>>

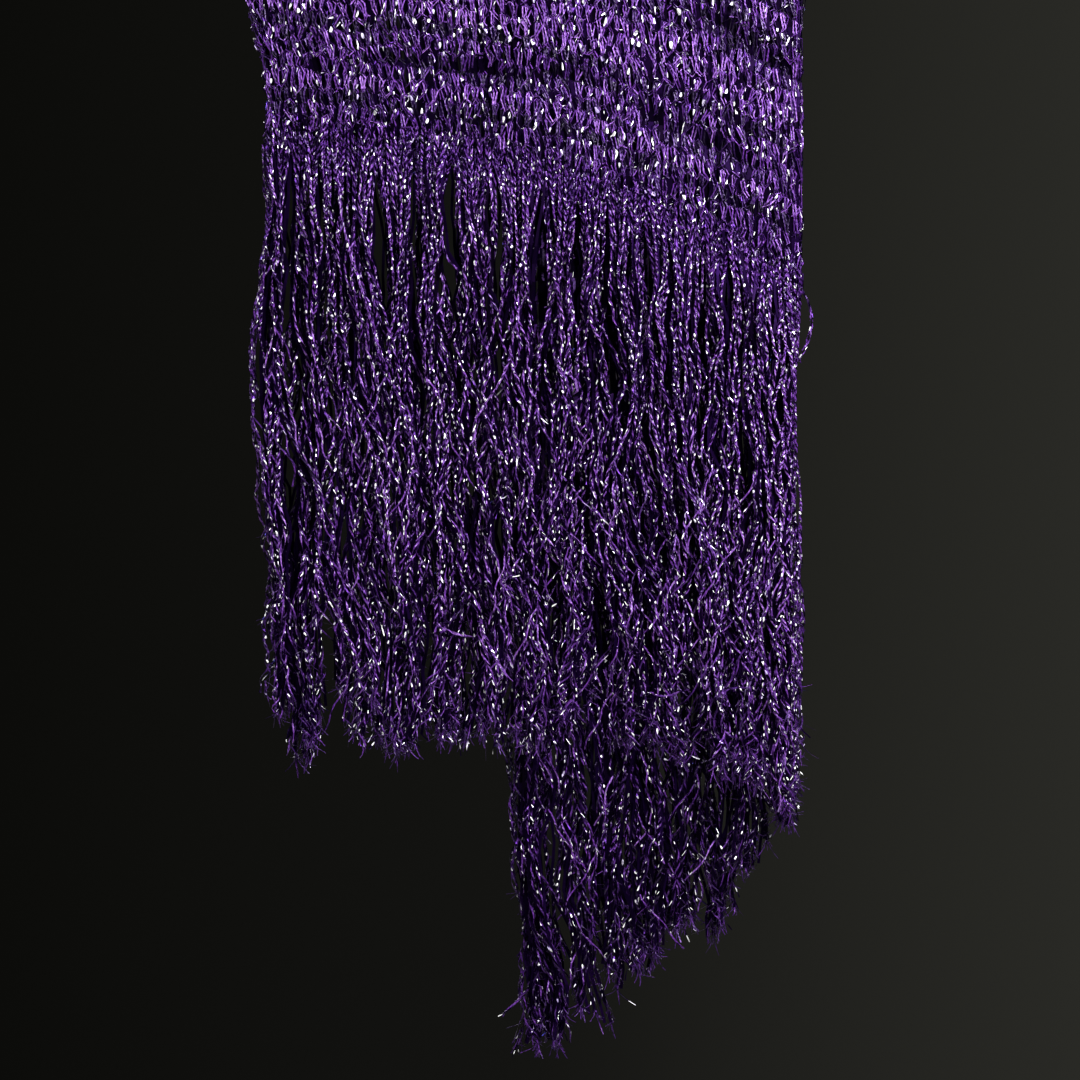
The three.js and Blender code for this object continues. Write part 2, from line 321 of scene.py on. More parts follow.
def section(u, z):
    """The cloth's place across and out from the rail, and its outward normal in those two."""
    spread = FLARE * smooth(*FLARE_HEIGHTS, z)
    from_fold = (OUTER_WIDTH - u) * (1 + spread / OUTER_WIDTH)
    turn = np.clip((u - OUTER_WIDTH) / FOLD_RADIUS, 0, math.pi)
    past = np.maximum(0, u - OUTER_WIDTH - FOLD_ARC)
    outer = u <= OUTER_WIDTH
    x = np.where(outer, FOLD_X - from_fold, FOLD_X + FOLD_RADIUS * np.sin(turn) - past)
    proud = OUTER_LAYER + FOLD_OPENING * np.exp(-((from_fold / FOLD_REACH) ** 2))
    round_fold = INNER_LAYER + FOLD_RADIUS + FOLD_RADIUS * np.cos(turn)
    return x, np.where(outer, proud, round_fold), np.sin(turn), np.cos(turn)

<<

#### Problem:
Return what is listed above, exactly and completely.

#### Answer below:
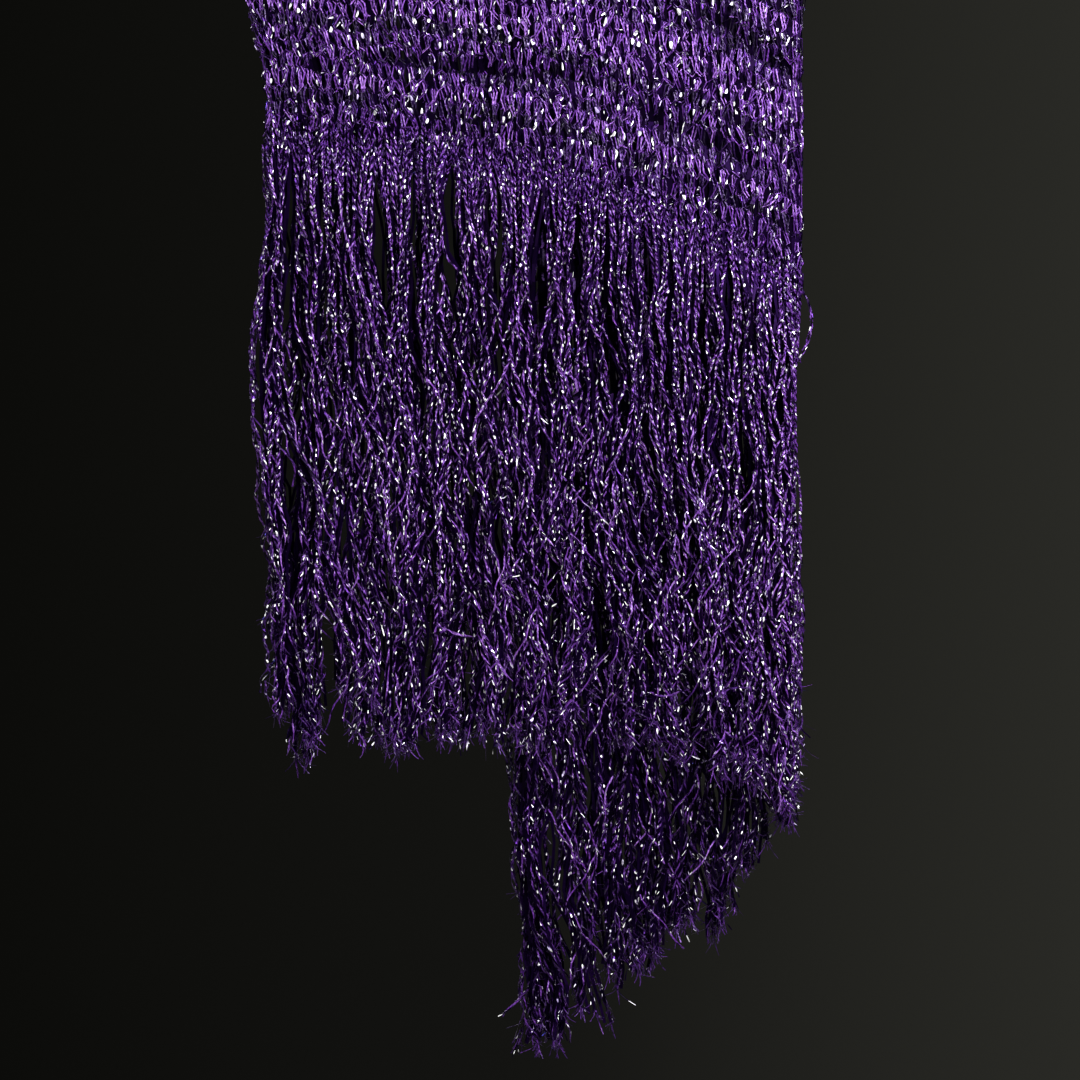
The three.js and Blender code for this object continues. Write part 2, from line 321 of scene.py on. More parts follow.
def section(u, z):
    """The cloth's place across and out from the rail, and its outward normal in those two."""
    spread = FLARE * smooth(*FLARE_HEIGHTS, z)
    from_fold = (OUTER_WIDTH - u) * (1 + spread / OUTER_WIDTH)
    turn = np.clip((u - OUTER_WIDTH) / FOLD_RADIUS, 0, math.pi)
    past = np.maximum(0, u - OUTER_WIDTH - FOLD_ARC)
    outer = u <= OUTER_WIDTH
    x = np.where(outer, FOLD_X - from_fold, FOLD_X + FOLD_RADIUS * np.sin(turn) - past)
    proud = OUTER_LAYER + FOLD_OPENING * np.exp(-((from_fold / FOLD_REACH) ** 2))
    round_fold = INNER_LAYER + FOLD_RADIUS + FOLD_RADIUS * np.cos(turn)
    return x, np.where(outer, proud, round_fold), np.sin(turn), np.cos(turn)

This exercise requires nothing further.